> **MATERIAL**
┌──

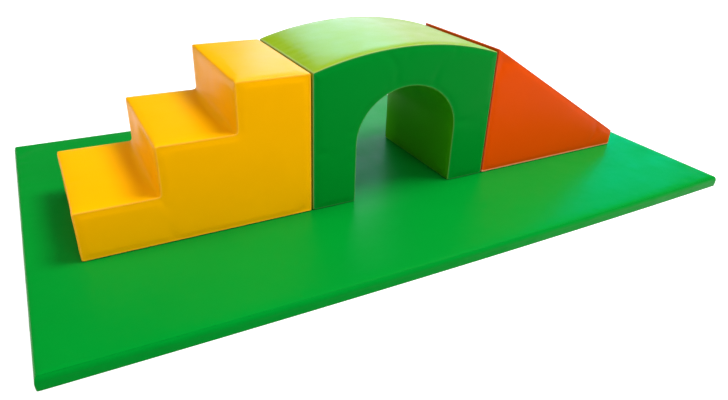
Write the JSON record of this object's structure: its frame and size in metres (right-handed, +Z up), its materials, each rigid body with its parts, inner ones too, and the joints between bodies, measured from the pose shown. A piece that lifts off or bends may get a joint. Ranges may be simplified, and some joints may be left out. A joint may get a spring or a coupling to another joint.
{
  "type": "soft play foam climber",
  "caption": "Padded play set of vinyl-covered foam: stairs, an arched tunnel bridge and a slide wedge in a row on a thick floor mat.",
  "frame": {"origin": "middle of the mat's underside, on the floor", "axes": "+X runs along the row from the stairs to the slide, +Y runs from front to back, +Z is up"},
  "size_m": [3.14, 1.8177, 0.7353],
  "materials": {
    "yellow_vinyl": "satin",
    "dark_green_vinyl": "satin",
    "lime_vinyl": "satin",
    "orange_vinyl": "satin",
    "mat_green_vinyl": "satin",
    "anti_slip_vinyl": "matte",
    "foam": "matte",
    "hook_and_loop": "matte",
    "zip_tape": "matte",
    "zip_metal": "satin"
  },
  "bodies": {
    "mat": {"mat_foam_core": "foam", "mat_top_panel": "mat_green_vinyl", "mat_side_band": "mat_green_vinyl", "mat_base_panel": "anti_slip_vinyl", "mat_zip_chain": "zip_tape"},
    "mat_zip_slider": {"mat_zip_slider": "zip_metal"},
    "mat_zip_pull": {"mat_zip_pull": "zip_metal"},
    "stairs": {"stairs_foam_core": "foam", "stairs_front_panel": "yellow_vinyl", "stairs_rear_panel": "yellow_vinyl", "stairs_tread_cover": "yellow_vinyl", "stairs_end_panel": "yellow_vinyl", "stairs_base_panel": "anti_slip_vinyl", "stairs_loop_strip": "hook_and_loop", "stairs_zip_chain": "zip_tape"},
    "stairs_zip_slider": {"stairs_zip_slider": "zip_metal"},
    "stairs_zip_pull": {"stairs_zip_pull": "zip_metal"},
    "tunnel": {"tunnel_foam_core": "foam", "tunnel_front_panel": "dark_green_vinyl", "tunnel_rear_panel": "dark_green_vinyl", "tunnel_top_cover": "lime_vinyl", "tunnel_left_end_panel": "lime_vinyl", "tunnel_right_end_panel": "lime_vinyl", "tunnel_lining": "lime_vinyl", "tunnel_left_base_panel": "anti_slip_vinyl", "tunnel_right_base_panel": "anti_slip_vinyl", "tunnel_left_hook_strip": "hook_and_loop", "tunnel_right_hook_strip": "hook_and_loop", "tunnel_zip_chain": "zip_tape"},
    "tunnel_zip_slider": {"tunnel_zip_slider": "zip_metal"},
    "tunnel_zip_pull": {"tunnel_zip_pull": "zip_metal"},
    "slide": {"slide_foam_core": "foam", "slide_front_panel": "orange_vinyl", "slide_rear_panel": "orange_vinyl", "slide_slope_cover": "orange_vinyl", "slide_toe_panel": "orange_vinyl", "slide_end_panel": "orange_vinyl", "slide_base_panel": "anti_slip_vinyl", "slide_loop_strip": "hook_and_loop", "slide_zip_chain": "zip_tape"},
    "slide_zip_slider": {"slide_zip_slider": "zip_metal"},
    "slide_zip_pull": {"slide_zip_pull": "zip_metal"}
  },
  "joints": [
    {"name": "stairs_lift", "type": "slide", "parent": "mat", "child": "stairs", "axis": [0, 0, 1], "range_m": [0, 0.7]},
    {"name": "tunnel_lift", "type": "slide", "parent": "mat", "child": "tunnel", "axis": [0, 0, 1], "range_m": [0, 0.7]},
    {"name": "slide_lift", "type": "slide", "parent": "mat", "child": "slide", "axis": [0, 0, 1], "range_m": [0, 0.7]},
    {"name": "mat_zip_run", "type": "slide", "parent": "mat", "child": "mat_zip_slider", "axis": [-1, 0, 0], "range_m": [0, 1.376], "deforming": ["mat_zip_chain"]},
    {"name": "mat_zip_pull_swing", "type": "hinge", "parent": "mat_zip_slider", "child": "mat_zip_pull", "pos_m": [0.688, 0.9103, 0.0265], "axis": [0, 0, 1], "range_deg": [0, 150]},
    {"name": "stairs_zip_run", "type": "slide", "parent": "stairs", "child": "stairs_zip_slider", "axis": [-1, 0, 0], "range_m": [0, 0.576], "deforming": ["stairs_zip_chain"]},
    {"name": "stairs_zip_pull_swing", "type": "hinge", "parent": "stairs_zip_slider", "child": "stairs_zip_pull", "pos_m": [-0.639, 0.2503, 0.0748], "axis": [0, 0, 1], "range_deg": [0, 150]},
    {"name": "tunnel_zip_run", "type": "slide", "parent": "tunnel", "child": "tunnel_zip_slider", "axis": [0, 0, 1], "range_m": [0, 0.476], "deforming": ["tunnel_zip_chain"]},
    {"name": "tunnel_zip_pull_swing", "type": "hinge", "parent": "tunnel_zip_slider", "child": "tunnel_zip_pull", "pos_m": [-0.4425, 0.2503, 0.1153], "axis": [1, 0, 0], "range_deg": [0, 150]},
    {"name": "slide_zip_run", "type": "slide", "parent": "slide", "child": "slide_zip_slider", "axis": [-1, 0, 0], "range_m": [0, 0.576], "deforming": ["slide_zip_chain"]},
    {"name": "slide_zip_pull_swing", "type": "hinge", "parent": "slide_zip_slider", "child": "slide_zip_pull", "pos_m": [1.211, 0.2503, 0.0748], "axis": [0, 0, 1], "range_deg": [0, 150]}
  ]
}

└──

> **SHORT EXERCISE**
Take the listing above and write it out again exactly.

> **THE RESULT**
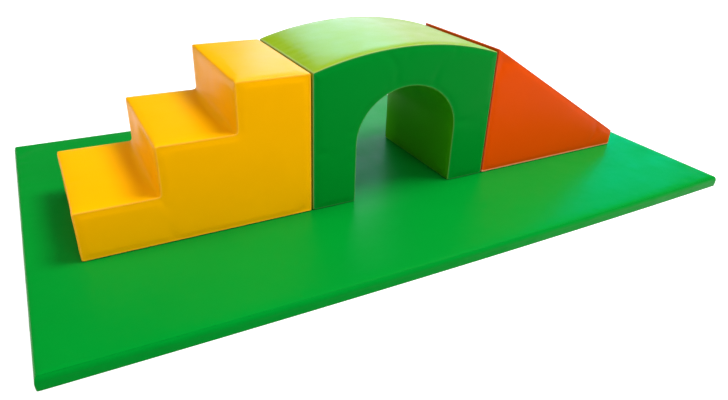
Write the JSON record of this object's structure: its frame and size in metres (right-handed, +Z up), its materials, each rigid body with its parts, inner ones too, and the joints between bodies, measured from the pose shown. A piece that lifts off or bends may get a joint. Ranges may be simplified, and some joints may be left out. A joint may get a spring or a coupling to another joint.
{
  "type": "soft play foam climber",
  "caption": "Padded play set of vinyl-covered foam: stairs, an arched tunnel bridge and a slide wedge in a row on a thick floor mat.",
  "frame": {"origin": "middle of the mat's underside, on the floor", "axes": "+X runs along the row from the stairs to the slide, +Y runs from front to back, +Z is up"},
  "size_m": [3.14, 1.8177, 0.7353],
  "materials": {
    "yellow_vinyl": "satin",
    "dark_green_vinyl": "satin",
    "lime_vinyl": "satin",
    "orange_vinyl": "satin",
    "mat_green_vinyl": "satin",
    "anti_slip_vinyl": "matte",
    "foam": "matte",
    "hook_and_loop": "matte",
    "zip_tape": "matte",
    "zip_metal": "satin"
  },
  "bodies": {
    "mat": {"mat_foam_core": "foam", "mat_top_panel": "mat_green_vinyl", "mat_side_band": "mat_green_vinyl", "mat_base_panel": "anti_slip_vinyl", "mat_zip_chain": "zip_tape"},
    "mat_zip_slider": {"mat_zip_slider": "zip_metal"},
    "mat_zip_pull": {"mat_zip_pull": "zip_metal"},
    "stairs": {"stairs_foam_core": "foam", "stairs_front_panel": "yellow_vinyl", "stairs_rear_panel": "yellow_vinyl", "stairs_tread_cover": "yellow_vinyl", "stairs_end_panel": "yellow_vinyl", "stairs_base_panel": "anti_slip_vinyl", "stairs_loop_strip": "hook_and_loop", "stairs_zip_chain": "zip_tape"},
    "stairs_zip_slider": {"stairs_zip_slider": "zip_metal"},
    "stairs_zip_pull": {"stairs_zip_pull": "zip_metal"},
    "tunnel": {"tunnel_foam_core": "foam", "tunnel_front_panel": "dark_green_vinyl", "tunnel_rear_panel": "dark_green_vinyl", "tunnel_top_cover": "lime_vinyl", "tunnel_left_end_panel": "lime_vinyl", "tunnel_right_end_panel": "lime_vinyl", "tunnel_lining": "lime_vinyl", "tunnel_left_base_panel": "anti_slip_vinyl", "tunnel_right_base_panel": "anti_slip_vinyl", "tunnel_left_hook_strip": "hook_and_loop", "tunnel_right_hook_strip": "hook_and_loop", "tunnel_zip_chain": "zip_tape"},
    "tunnel_zip_slider": {"tunnel_zip_slider": "zip_metal"},
    "tunnel_zip_pull": {"tunnel_zip_pull": "zip_metal"},
    "slide": {"slide_foam_core": "foam", "slide_front_panel": "orange_vinyl", "slide_rear_panel": "orange_vinyl", "slide_slope_cover": "orange_vinyl", "slide_toe_panel": "orange_vinyl", "slide_end_panel": "orange_vinyl", "slide_base_panel": "anti_slip_vinyl", "slide_loop_strip": "hook_and_loop", "slide_zip_chain": "zip_tape"},
    "slide_zip_slider": {"slide_zip_slider": "zip_metal"},
    "slide_zip_pull": {"slide_zip_pull": "zip_metal"}
  },
  "joints": [
    {"name": "stairs_lift", "type": "slide", "parent": "mat", "child": "stairs", "axis": [0, 0, 1], "range_m": [0, 0.7]},
    {"name": "tunnel_lift", "type": "slide", "parent": "mat", "child": "tunnel", "axis": [0, 0, 1], "range_m": [0, 0.7]},
    {"name": "slide_lift", "type": "slide", "parent": "mat", "child": "slide", "axis": [0, 0, 1], "range_m": [0, 0.7]},
    {"name": "mat_zip_run", "type": "slide", "parent": "mat", "child": "mat_zip_slider", "axis": [-1, 0, 0], "range_m": [0, 1.376], "deforming": ["mat_zip_chain"]},
    {"name": "mat_zip_pull_swing", "type": "hinge", "parent": "mat_zip_slider", "child": "mat_zip_pull", "pos_m": [0.688, 0.9103, 0.0265], "axis": [0, 0, 1], "range_deg": [0, 150]},
    {"name": "stairs_zip_run", "type": "slide", "parent": "stairs", "child": "stairs_zip_slider", "axis": [-1, 0, 0], "range_m": [0, 0.576], "deforming": ["stairs_zip_chain"]},
    {"name": "stairs_zip_pull_swing", "type": "hinge", "parent": "stairs_zip_slider", "child": "stairs_zip_pull", "pos_m": [-0.639, 0.2503, 0.0748], "axis": [0, 0, 1], "range_deg": [0, 150]},
    {"name": "tunnel_zip_run", "type": "slide", "parent": "tunnel", "child": "tunnel_zip_slider", "axis": [0, 0, 1], "range_m": [0, 0.476], "deforming": ["tunnel_zip_chain"]},
    {"name": "tunnel_zip_pull_swing", "type": "hinge", "parent": "tunnel_zip_slider", "child": "tunnel_zip_pull", "pos_m": [-0.4425, 0.2503, 0.1153], "axis": [1, 0, 0], "range_deg": [0, 150]},
    {"name": "slide_zip_run", "type": "slide", "parent": "slide", "child": "slide_zip_slider", "axis": [-1, 0, 0], "range_m": [0, 0.576], "deforming": ["slide_zip_chain"]},
    {"name": "slide_zip_pull_swing", "type": "hinge", "parent": "slide_zip_slider", "child": "slide_zip_pull", "pos_m": [1.211, 0.2503, 0.0748], "axis": [0, 0, 1], "range_deg": [0, 150]}
  ]
}